Characterization and comparison of chloroplast genomes from two sympatric Hippophae species (Elaeagnaceae)

Abstract

The genus Hippophae includes deciduous shrubs or small trees, which provide many ecological, economic, and social benefits. We assembled and annotated the chloroplast genomes of sympatric Hippophae gyantsensis (Rousi) Lian and Hippophae rhamnoides Linn subsp. yunnanensis Rousi and comparatively analyzed their sequences. The full-length chloroplast genomes of H. gyantsensis and H. rhamnoides subsp. yunnanensis were 155,260 and 156,415 bp, respectively; both featured a quadripartite structure with two copies of a large inverted repeat (IR) separated by small (SSC) and large (LSC) single-copy regions.
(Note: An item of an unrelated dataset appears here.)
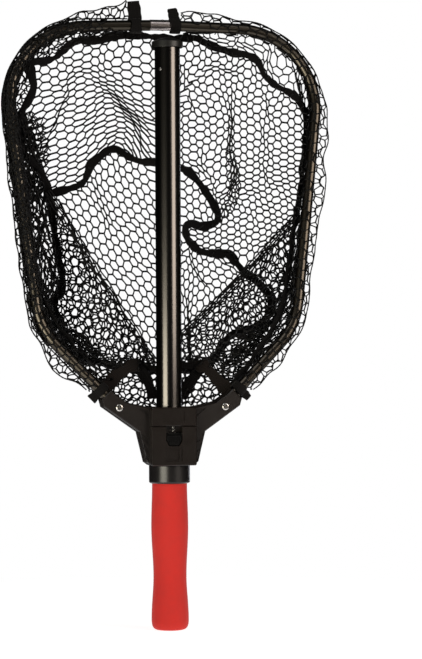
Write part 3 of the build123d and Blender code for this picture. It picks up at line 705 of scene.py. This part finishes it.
low_left_edge = through([(-20, 288), (-45, 289), (-75, 292), (-98, 300), (-112, 316)], 20)
lower_left = np.vstack([[(-120, 492), (-4, 300)], low_left_edge, seam_left[60:165, :2]])
lower_left_depth = depth_field([
    (-128, 484, 66), (-100, 440, 62), (-70, 392, 60), (-40, 340, 58), (-16, 298, 40),
    *[(x, y, z - 10) for x, y, z in seam_left[60:165:16]],
    (-80, 300, 22), (-50, 290, 18), (-20, 288, 20), (-70, 330, 40), (-90, 350, 50),
])
lower_left_crease = crease([(-106, 430), (-86, 392), (-66, 350), (-50, 315)], 9, 60, rise=0.3)
lower_left_net = card_net("net_lower_left", lower_left, lower_left_depth,
                          folded_back([(-13, 295), (-128, 486)], spread=0.93, tilt=0.3),
                          [lower_left_crease], angle=20, size=11.0, seed=21, unrest=1.0)
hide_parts("net_lower_wall")
low_right_edge = through([(16, 300), (40, 290), (70, 290), (92, 302)], 20)
high_right_edge = through([(104, 318), (122, 345), (131, 375), (137, 410), (140, 450)], 20)
lower_right = np.vstack([[(134, 468), (6, 338)], low_right_edge, high_right_edge])
lower_right_depth = depth_field([
    (140, 458, 40), (111, 420, 58), (72, 383, 66), (35, 345, 62), (15, 331, 58),
    (14, 300, 24), (50, 290, 18), (90, 300, 12), (104, 318, 14), (122, 345, 16), (131, 375, 18),
    (143, 440, 26), (60, 330, 36), (100, 370, 34),
])
lower_right_crease = crease([(124, 430), (104, 396), (84, 366), (62, 340), (40, 318)], 8, 60, rise=0.3)
card_net("net_lower_right", lower_right, lower_right_depth,
         folded_back([(142, 460), (14, 330)], spread=0.9, tilt=-0.25),
         [lower_right_crease], angle=8, size=11.0, seed=31, unrest=1.0)

# %% [markdown]
# The side walls run straight back from the hoop to the seam, so from the front they are seen almost
# on edge and their cells crowd together. Netting between two lines in space is laid by its distance
# along the lines and its share of the way across; loose netting gets more length than it has room for.

# %% Netting between two lines
def wall_net(name, near, far, length, width, size=cell, seed=1, unrest=2.0, angle=0.0, sag=(0, 0, 0),
             scale=1.0, wave=24.0):
    """Netting between two lines with the same number of points; sag moves its middle."""
    start, end, thick = honeycomb(length + 30, width + 30, size, angle)
    start, end = start + [length / 2, width / 2], end + [length / 2, width / 2]

    def lay(flat):
        place = np.clip(flat[:, 0] / length, 0, 1) * (len(near) - 1)
        share = np.clip(flat[:, 1] / width, 0, 1)
        low = np.floor(place).astype(int).clip(0, len(near) - 2)
        rest = (place - low)[:, None]
        a = near[low] * (1 - rest) + near[low + 1] * rest
        b = far[low] * (1 - rest) + far[low + 1] * rest
        spot = a * (1 - share)[:, None] + b * share[:, None]
        loose = np.sin(pi * share)[:, None] ** 0.7
        shake = np.stack([waves(flat[:, 0], flat[:, 1], seed + k, unrest, wave) for k in range(3)], 1)
        return spot + loose * (np.array(sag, float) + shake)

    middle = (start + end) / 2
    keep = (middle[:, 0] > 0) & (middle[:, 0] < length) & (middle[:, 1] > 0) & (middle[:, 1] < width)
    start, middle, end, thick = start[keep], middle[keep], end[keep], thick[keep]
    print(name, len(start), "strands")
    return rods(name, lay(start), lay(middle), lay(end), thick, scale=scale)


def in_space(line):
    """A tape line, given on the card with its depth, as places in space."""
    return at_depth(line[:, 0], line[:, 1], line[:, 2])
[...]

Each Hippophae chloroplast genome contained 131 genes, comprising 85 protein-coding, 8 ribosomal RNA, and 38 transfer RNA genes. Of 1302 nucleotide substitutions found between these two genomes, 824 (63.29%) occurred in the intergenic region or intron sequences, and 478 (36.71%) were located in the coding sequences. The SSC region had the highest mutation rate, followed by the LSC region and IR regions. Among the protein-coding genes, three had a ratio of nonsynonymous to synonymous substitutions (Ka/Ks) > 1 yet none were significant, and 66 had Ka/Ks < 1, of which 46 were significant. We found 20 and 16 optimal codons, most of which ended with A or U, for chloroplast protein-coding genes of H. gyantsensis and H. rhamnoides subsp. yunnanensis, respectively. Phylogenetic analysis of five available whole chloroplast genome sequences in the family Elaeagnaceae—using one Ziziphus jujube sequence as the outgroup—revealed that all five plant species formed a monophyletic clade with two subclades: one subclade consisted of three Hippophae species, while the other was formed by two Elaeagnus species, supported by 100% bootstrap values. Together, these results suggest the chloroplast genomes among Hippophae species are conserved, both in structure and gene composition, due to general purifying selection; like many other plants, a significant AT preference was discerned for most protein-coding genes in the Hippophae chloroplast genome. This study provides a valuable reference tool for future research on the general characteristics and evolution of chloroplast genomes in the genus Hippophae.